Radio stations in Guam accidentally broadcast an emergency civil danger warning on Tuesday, prompting residents of the U.S. pacific territory to fear the worst after a week of military threats from North Korea.

The two radio stations, a music channel and a Christian network, broadcast an emergency message over Guam's airwaves at around 12.15 a.m. this morning. The unspecified warning lasted approximately 15 minutes.

Typically, civil danger warnings are rarely broadcast as they are used to alert residents of imminent danger, such as a military strike or terrorist attack. Officials emphasized later that a real emergency message of this nature would describe the nature of the threat.

'Human error'

"The unauthorized test was not connected to any emergency, threat or warning," Guam's homeland security office said in a statement on Tuesday. The Office of Civil Defense added it had worked with the two stations "to ensure the human error will not occur again."

Last week, North Korea threatened to fire missiles towards Guam after an increasingly bitter war of words with Washington.

However, on Tuesday, Pyongyang appeared to back away from its previously sharp rhetoric. North Korea's leader Kim Jong-un was reported to have reviewed plans to fire missiles towards the territory before deciding to hold off for the time being, state media said.

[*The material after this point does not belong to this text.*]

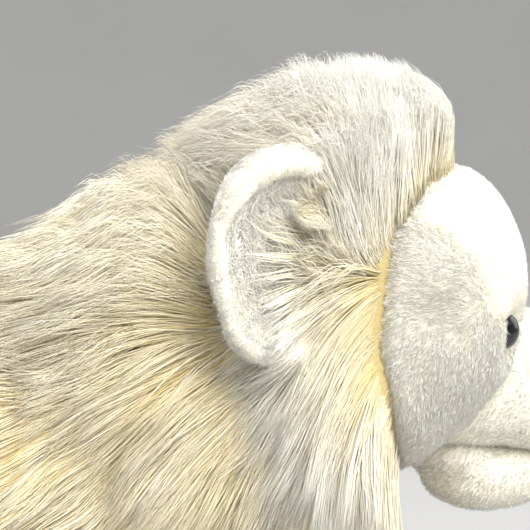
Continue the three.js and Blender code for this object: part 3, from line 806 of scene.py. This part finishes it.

Meanwhile, George Charfauros, Guam's homeland security advisor, called for residents and tourists to remain calm in spite of unconfirmed reports in the media.

"Remember there is no change in threat level, we continue business as usual and know there are U.S. Department of Defense capabilities in place," Charfauros said in a statement on Tuesday.

"We continue communication with our federal and military partners and have not received an official statement warranting any concern for imminent threat to Guam or the Marianas," he added.

Around 75 people gathered in Guam's capital city of Hagatna on Monday evening local time to call for peace. The territory is home to around 162,000 people and houses two military bases.